The federal official tasked with protecting student loan borrowers from predatory lenders left his post on Monday.

According to National Public Radio, former Consumer Financial Protection Bureau student loan ombudsmen Seth Frotman the Trump administration has “turned its back on young people and their financial futures.”

Written as part of a ‘scathing’ resignation letter, the statement was addressed to the bureau’s acting director, Mick Mulvaney.

Since President Trump inauguration, the White House has actively campaigned against the Consumer Financial Protection Bureau. Maligned as an over-jealous liberal attempt at regulation, the commander-in-chief has suggested the nation might be better off without the agency.

Along with the Department of Education, the CFPB has significantly eased up or erased pending investigations into predatory lenders. Mulvaney’s lack of interest in the CFPB’s interest drew the ire of Frotman, who claims the bureau is bending to the will of corporate interests.

“Unfortunately, under your leadership, the Bureau has abandoned the very consumers it is tasked by Congress with protecting,” Frotman wrote. “Instead, you have used the Bureau to serve the wishes of the most powerful financial companies in America.”

Image via Pictures of Money/Flickr.

NPR says the letter raises ‘serious questions’ about the government’s desire to oversee the $1.5 trillion student loan industry—and its willingness to protect borrowers.

Frotman claimed the Department of Education’s move to stop sharing student loan information with the agency “unliterally shut the door to routine CFPB oversight of the largest student loan companies.”

The former ombudsmen claims the administration’s abandoned its enforcement obligations, allowing politics to take priority over protection. It hasn’t been able to act independently under Mulvaney, claims Frotman, and has intentionally opened student loan borrowers to risks.

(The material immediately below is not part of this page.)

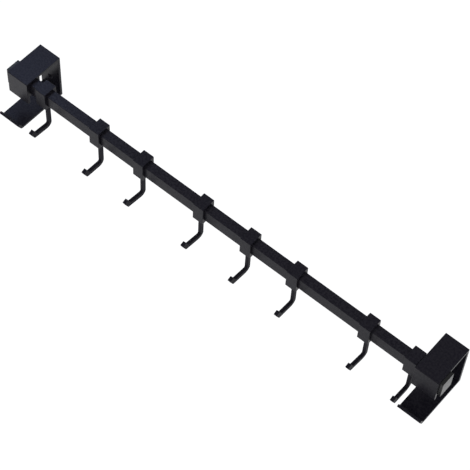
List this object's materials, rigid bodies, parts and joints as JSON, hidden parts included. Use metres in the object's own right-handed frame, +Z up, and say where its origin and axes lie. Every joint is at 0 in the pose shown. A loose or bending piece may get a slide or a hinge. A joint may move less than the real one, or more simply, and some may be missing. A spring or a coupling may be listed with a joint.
{
  "type": "pot rack",
  "caption": "Wall pot rack: a black rectangular rail between two open strip brackets, with plate-cut hooks on collars that slide along the rail.",
  "frame": {"origin": "centre of the four wall screw holes, on the wall plane", "axes": "+X along the rail to the right, +Y into the wall, +Z up; the hooks point to -Y"},
  "size_m": [0.926, 0.111, 0.1031],
  "materials": {
    "painted_steel": "satin black powder coat",
    "cap_plastic": "satin black",
    "screw_steel": "black oxide"
  },
  "bodies": {
    "rack": {"bar": "painted_steel", "bracket_left": "painted_steel", "bracket_right": "painted_steel", "bar_socket_left": "painted_steel", "bar_socket_right": "painted_steel", "end_cap_left": "cap_plastic", "end_cap_right": "cap_plastic", "lock_screw_left": "screw_steel", "lock_screw_right": "screw_steel"},
    "sliding_hook_1": {"collar_1": "painted_steel", "hook_1": "painted_steel"},
    "sliding_hook_2": {"collar_2": "painted_steel", "hook_2": "painted_steel"},
    "sliding_hook_3": {"collar_3": "painted_steel", "hook_3": "painted_steel"},
    "sliding_hook_4": {"collar_4": "painted_steel", "hook_4": "painted_steel"},
    "sliding_hook_5": {"collar_5": "painted_steel", "hook_5": "painted_steel"},
    "sliding_hook_6": {"collar_6": "painted_steel", "hook_6": "painted_steel"},
    "sliding_hook_7": {"collar_7": "painted_steel", "hook_7": "painted_steel"},
    "sliding_hook_8": {"collar_8": "painted_steel", "hook_8": "painted_steel"}
  },
  "joints": [
    {"name": "hook_1_slide", "type": "slide", "parent": "rack", "child": "sliding_hook_1", "axis": [1, 0, 0], "range_m": [-0.0155, 0.1015]},
    {"name": "hook_2_slide", "type": "slide", "parent": "rack", "child": "sliding_hook_2", "axis": [1, 0, 0], "range_m": [-0.1015, 0.0767]},
    {"name": "hook_3_slide", "type": "slide", "parent": "rack", "child": "sliding_hook_3", "axis": [1, 0, 0], "range_m": [-0.0767, 0.1096]},
    {"name": "hook_4_slide", "type": "slide", "parent": "rack", "child": "sliding_hook_4", "axis": [1, 0, 0], "range_m": [-0.1096, 0.0783]},
    {"name": "hook_5_slide", "type": "slide", "parent": "rack", "child": "sliding_hook_5", "axis": [1, 0, 0], "range_m": [-0.0783, 0.0743]},
    {"name": "hook_6_slide", "type": "slide", "parent": "rack", "child": "sliding_hook_6", "axis": [1, 0, 0], "range_m": [-0.0743, 0.124]},
    {"name": "hook_7_slide", "type": "slide", "parent": "rack", "child": "sliding_hook_7", "axis": [1, 0, 0], "range_m": [-0.124, 0.0671]},
    {"name": "hook_8_slide", "type": "slide", "parent": "rack", "child": "sliding_hook_8", "axis": [1, 0, 0], "range_m": [-0.0671, 0.0003]}
  ]
}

More than that, says Frotman, Mulvaney and other Trump appointees have actively resisted the attempts of ‘career staffers’ to communicate with consumers and other government departments.

“At every turn, your political appointees have silenced warnings by those of us tasked with standing up for servicemembers and students,” he wrote.

Worryingly, Frotman suggests that Mulvaney and his cohorts have shielded large banks and “bad actors” from scrutiny. Last year, he wrote, ‘new evidence came to light’ showing that financial institutions were ripping off students with phony accounting fees.

But under Mulvaney, bureau leaders suppressed that information, making sure it never reached the public in the way it should have.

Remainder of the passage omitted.